Method 200.8 Rev. 5.4, based on inductively coupled plasma mass spectrometry, has an MDL of 7.9 µg/L. The sample is atomized and ionized into radio-frequency plasma. The ions are extracted from the plasma by a vacuum interface and separated on the basis of their mass-to-charge ratio by a mass spectrometer. Separated ions are detected by an electron multiplier or Faraday detector (U.S. EPA, 1994). Interferences may be caused by: 1) equal mass isotopes of different elements present in the sample; and 2) ions consisting of more than one atom that have the same nominal mass-to-charge ratio as the isotope of interest. Physical interferences associated with the transport and conversion of the sample into the plasma and memory interferences, when isotopes of elements in previous samples contribute to the signals measured in a new sample, may also occur.
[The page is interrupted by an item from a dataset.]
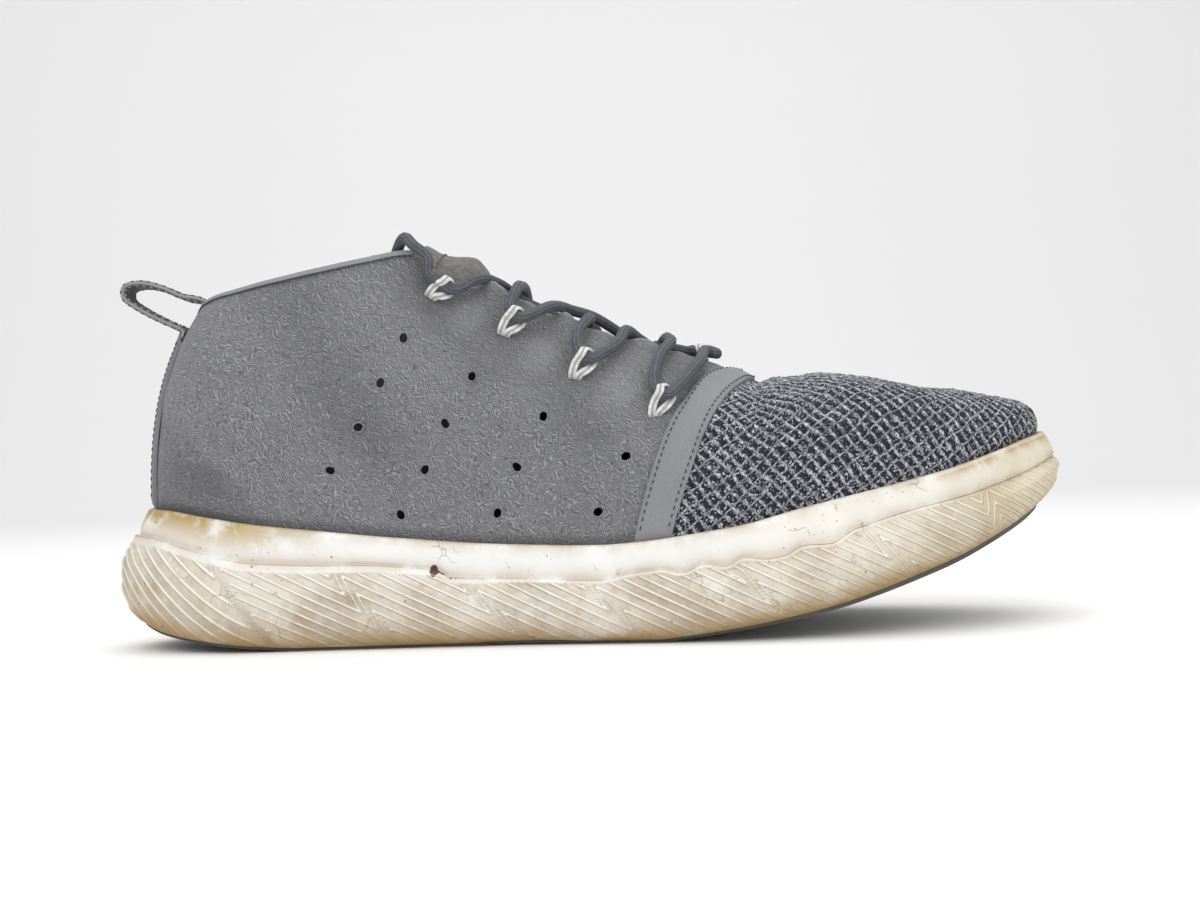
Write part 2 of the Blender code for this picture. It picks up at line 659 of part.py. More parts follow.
def build_loop(name, collection):
    """Cord loop: one leg over the lace and one under it, both from the same spot on the suede."""
    side, s, v = LOOPS[name]
    seat = loop_seat(name)
    forward, up, normal = loop_axes(name)
    ring = (LACE_DIAMETER + LOOP_CORD) / 2 + LOOP_SLACK
    foot = above(side, s, v, 1.5 * GAP + LOOP_CORD / 2)
    path = [foot - forward * LOOP_SPREAD]
    for k, lean in ((148, -0.8), (104, -0.6), (60, -0.3), (15, 0.0), (-32, 0.4), (-82, 0.8)):
        angle = math.radians(k)
        around = up * math.cos(angle) + normal * math.sin(angle)
        path.append(seat + around * ring + forward * LOOP_SPREAD * lean)
    path.append(above(side, s + LOOP_LEAN * 0.6, v + LOOP_REACH * 0.5, 2.5 * GAP + LOOP_CORD / 2))
    path.append(foot + forward * LOOP_SPREAD)
    return build_cord("loop_" + name, collection, "loop", path, LOOP_CORD / 2, 6)


def lace_rise(name, way):
    """Points of the lace from beside a loop up to the throat's edge, and the station there."""
    side, s, v = LOOPS[name]
    s, v = s + LOOP_LEAN, v + LOOP_REACH
    edge = s + LACE_SWING[side, way]
    along, climb = LACE_TURN
    points = [loop_seat(name, LACE_STRAIGHT * way), loop_seat(name, along * way, climb)]
    if v < 0.78:
        points.append(above(side, (s + edge) / 2 + 0.010 * way, (v + 1) / 2, LACE_EDGE + GAP))
    return points + [above(side, edge, 1.0, LACE_EDGE)], edge


def lace_strand(here, leave, there, arrive, middle):
    """Points from one loop across the tongue to the next, without the middles of the loops."""
    side = LOOPS[here][0]
    rise, start = lace_rise(here, leave)
    fall, end = lace_rise(there, arrive)
    points = list(rise)
    for share in (0.25, 0.5, 0.75):
        s = start + (end - start) * share
        flat = above(side, s, 1.0, 0.0).lerp(above(-side, s, 1.0, 0.0), share)
        lift = LACE_EDGE + (middle - LACE_EDGE) * (1 - abs(2 * share - 1))
        points.append(flat + DECK_NORMAL * lift)
    return points + fall[::-1]


def build_laces(collection):
    """One lace through all the loops. Its second half crosses over its first half."""
    first, leave_first = LACE_RUN[0]
    last, leave_last = LACE_RUN[-1]
    path = [loop_seat(first, -LACE_STUB * leave_first), loop_seat(first)]
    for k, ((here, leave), (there, _)) in enumerate(zip(LACE_RUN, LACE_RUN[1:])):
        arrive = 1 if (leave < 0 or here == "medial_1") else -1
        path += lace_strand(here, leave, there, arrive, LACE_MIDDLE[k])
        path.append(loop_seat(there))
    path.append(loop_seat(last, LACE_STUB * leave_last))
    build_cord("lace_crossings", collection, "lace", smooth_path(path, LACE_FACET), LACE_DIAMETER / 2, 6)
    for name, loop, points, side in (
        ("lace_end_lateral", first, END_LATERAL, -1),
        ("lace_end_medial", last, END_MEDIAL, 1),
    ):
        stub = loop_seat(loop, -LACE_STUB)
        away = -loop_forward(loop)
        line = [stub + away * GAP, stub + away * 0.002]
        for s, v, lift in points:
            spot = above(side, s, min(v, 1.0), lift)
            spot.z += max(v - 1.0, 0.0) * COLLAR_RISE
            line.append(spot)
        build_cord(name, collection, "lace", smooth_path(line, LACE_FACET * 0.8), LACE_DIAMETER / 2, 6)


def build_pull_tab(collection):
    """Flat strap from the back seam, round in a loop behind the heel and over the collar's edge."""
    bm = bmesh.new()
    spread = [STAY_REACH * 0.86 * k / 2 for k in range(-2, 3)]
    top = upper_point(-1, 0.0, 1.0)
    middle = [top + Vector((x, 0, z)) * TAB_REACH for x, z in TAB_LINE]
    outer = [(v, OVERLAY_GAP, OVERLAY_GAP + TAB_THICK) for v in (0.835, 0.88, 0.92)]
    inner = [(v, -WALL - 2 * OVERLAY_GAP, -WALL - 2 * OVERLAY_GAP - TAB_THICK) for v in (0.95, 0.89, 0.82)]
    rings = []

    def fixed(v, near, far):
        spots = [(-1 if reach < 0 else 1, abs(reach), v) for reach in spread]
        rings.append([above(*spot, near) for spot in spots] + [above(*spot, far) for spot in reversed(spots)])

    for row in outer:
        fixed(*row)
    for i, p in enumerate(middle):
        before = middle[i - 1] if i else above(-1, 0.0, 0.92, OVERLAY_GAP + TAB_THICK / 2)
        last = i + 1 == len(middle)
        after = above(-1, 0.0, 0.95, -WALL - 2 * OVERLAY_GAP) if last else middle[i + 1]
        along = (after - before).normalized()
        near = Vector((along.z, 0, -along.x)) * TAB_THICK / 2
        ys = [TAB_WIDTH / 2 * k / 2 for k in range(-2, 3)]
        curl = (2 * i / (len(middle) - 1) - 1) ** 2 * TAB_CURL
        bent = [Vector((curl * (2 * y / TAB_WIDTH) ** 2, y, 0)) for y in ys]
        rings.append([p + near + shift for shift in bent] + [p - near + shift for shift in reversed(bent)])
    for row in inner:
        fixed(*row)
    rings = [[bm.verts.new(p) for p in ring] for ring in rings]
    join_rings(bm, rings)
    bm.faces.new(rings[0])
    bm.faces.new(rings[-1][::-1])
    return add_object("pull_tab", mesh_from("pull_tab", bm), collection, "tab")


def build_insole(collection):
    """Loose insole on the footbed, inside the upper's wall."""
    bm = bmesh.new()

    def edge(side, s):
        return upper_inset(s) + WALL + 3 * GAP

    low = sole_ring(bm, edge, lambda side, x: bed_z(x) + GAP, stations=36)
    high = sole_ring(bm, edge, lambda side, x: bed_z(x) + GAP + INSOLE_THICK, stations=36)
    join_rings(bm, [low, high])
    cap_ring(bm, low)
    cap_ring(bm, high)
    return add_object("insole", mesh_from("insole", bm), collection, "insole")


def main():
    clear_scene()
    shoe = bpy.data.collections.new("sneaker")
    bpy.context.scene.collection.children.link(shoe)
    build_outsole(shoe)
    build_midsole(shoe)
    build_insole(shoe)
    build_upper(shoe)
    build_band(shoe)
    build_heel_stay(shoe)
    build_tongue(shoe)
    for name in LOOPS:
        build_loop(name, shoe)
    build_laces(shoe)
    build_pull_tab(shoe)


main()
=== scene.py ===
import math

import bmesh
import bpy
import numpy as np
from mathutils import Matrix, Vector


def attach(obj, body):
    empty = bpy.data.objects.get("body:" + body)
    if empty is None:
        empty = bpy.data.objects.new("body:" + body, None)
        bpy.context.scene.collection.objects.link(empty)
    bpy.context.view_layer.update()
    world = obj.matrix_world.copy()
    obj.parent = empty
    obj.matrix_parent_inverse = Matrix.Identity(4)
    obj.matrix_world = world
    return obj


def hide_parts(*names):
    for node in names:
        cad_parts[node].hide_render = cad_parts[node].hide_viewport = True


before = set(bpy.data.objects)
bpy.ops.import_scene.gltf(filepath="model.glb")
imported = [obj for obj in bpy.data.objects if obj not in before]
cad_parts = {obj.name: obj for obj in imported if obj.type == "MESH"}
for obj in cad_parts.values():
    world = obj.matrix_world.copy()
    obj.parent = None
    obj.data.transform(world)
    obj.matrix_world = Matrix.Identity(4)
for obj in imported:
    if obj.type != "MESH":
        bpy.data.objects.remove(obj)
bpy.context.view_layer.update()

# Sizes shared with the CAD part, in metres unless said otherwise
LENGTH = 0.300
BALL_WIDTH = 0.110
HEEL_WIDTH = 0.077
SOLE_HEIGHT = 0.044
COLLAR_RISE = 0.088     # collar's front corner above the rand
TOE_BOX_RISE = 0.038    # top of the toe box above the rand
HEEL_REST = 0.081       # heel end to the middle of the heel's flat spot
WALL = 0.0022           # knit or suede with its lining
GAP = 0.0003            # between pieces that touch
OUTSOLE_THICK = 0.0026
OUTSOLE_INSET = 0.0066  # outsole's edge inside the widest line of the sole
RAND_THICK = 0.0028     # lip of the midsole around the upper
RAND_CUP = 0.0105       # footbed below the top of the rand
RAND_DEPTH = 0.010      # smooth band of the rand, above the ribbed wall
STEP_OUT = 0.0016       # ribbed wall stands out from the rand
INSOLE_THICK = 0.004
BAND_THICK = 0.0013
STAY_THICK = 0.0011
STAY_REACH = 0.008      # stations from the back seam to the strip's edge
STAY_TOP = 0.80         # share of the section where the strip ends
OVERLAY_GAP = 0.0006
TONGUE_THICK = 0.0042
TONGUE_CLEAR = 0.0009   # between the tongue and the wall above it
TONGUE_BULGE = 0.0036   # tongue's middle above a line between the throat's edges, where its share is 1
LACE_DIAMETER = 0.0035
LOOP_CORD = 0.0018
LOOP_SLACK = 0.0004     # clearance between a loop and the lace in it
TAB_REACH = 0.0234      # pull tab's tip behind the collar
TAB_WIDTH = 0.014
TAB_THICK = 0.0015
TAB_CURL = 0.0020       # strap's edges forward of its middle where it lies on the heel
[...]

Method 200.9 Rev. 2.2, which uses stabilized temperature platform graphite furnace atomic absorption, has an MDL of 0.6 µg/L. The technique includes a series of three heating steps: 1) a drying step, 2) a charring step designed to reduce interferences caused by concomitant ions; and 3) a final step in which the temperature of the furnace is raised and selenium is atomized from the pyrolytic graphite surface into an atmosphere of high-purity argon. The light of a specific wavelength is passed through the atomic cloud, and the measurement is made of the attenuation of the intensity of the light (U.S. EPA, 1994). The interference sources include: 1) spectral interferences caused by the absorbance of light by a molecule or atom different from the analyte of interest; 2) matrix interference inhibiting the atomization cycle; 3) specific element interference; and 4) memory interference resulting from analysis of a sample containing a high concentration of an element that is not quantitatively removed in the furnace step.
Standard method SM 3113 B has also been approved for analysis of selenium using electrothermal atomic absorption (APHA et al. 1992, 1995, 2005). The optimum selenium concentration range reported for SM 3113 B is 5-100 µg/L, and the estimated detection level is 2 µg/L (APHA et al., 2005).
Standard method SM 3114 B, a manual hydride generation atomic absorption spectrometry method, is applicable for an optimum selenium concentration range of 2-20 µg/L and has an MDL of 2 µg/L (APHA et al., 2005). This method is applicable to the determination of selenium by conversion to its hydride form by a sodium borohydride reagent and transported into an atomic absorption atomizer. Se(VI) is not measurably reduced by sodium borohydride. To determine selenium, the method reduces Se(VI) to Se(IV) by an acid digestion procedure. Se(IV) in the filtered water sample is converted to volatile selenium hydride and transported to an atomic adsorption atomizer where it can be analysed. By using this preparation step to convert Se(VI) to Se(IV), it is possible to distinguish the selenium species in the sample (APHA et al., 2005).
The methods cited in the 22nd edition of Standard Methods for the Examination of Water and Wastewater (APHA et al., 2012) are also available for the analysis of selenium.
The ASTM International methods approved by the U.S. EPA are the 1998, 2003 and 2008 versions of ASTM D3859 A and ASTM D3859 B. Both methods utilize atomic absorption procedures. Method A (gaseous hydride atomic absorption spectrometry) is equivalent to SM 3114 B and is applicable within the range from 1 to 20 µg/L. The range reported for method B (graphite furnace atomic absorption spectrometry) is from 2 to 100 µg/L, and this method is equivalent to SM 3113 B.
The current practical quantitation level (PQL), based on the capability of laboratories to measure the concentration of selenium within reasonable limits of precision and accuracy, is 10 µg/L (U.S. EPA, 1991c). Recently, as part of the U.S. EPA's second 6-year review, an assessment of the analytical data for selenium from the Proficiency Testing Program was conducted. The U.S. EPA reported high passing rates for laboratories (greater than 75%) analysing samples at the current PQL. However, because of a lack of analytical performance data below the current value of 10 µg/L, the U.S. EPA has not recommended lowering the current PQL (U.S. EPA, 2009).
A recent experimental method reported an MDL of 0.01 µg/L each for Se(IV) and for Se(VI) in tap water using microwave-induced nitrogen plasma mass spectrometry (Minami et al., 2003).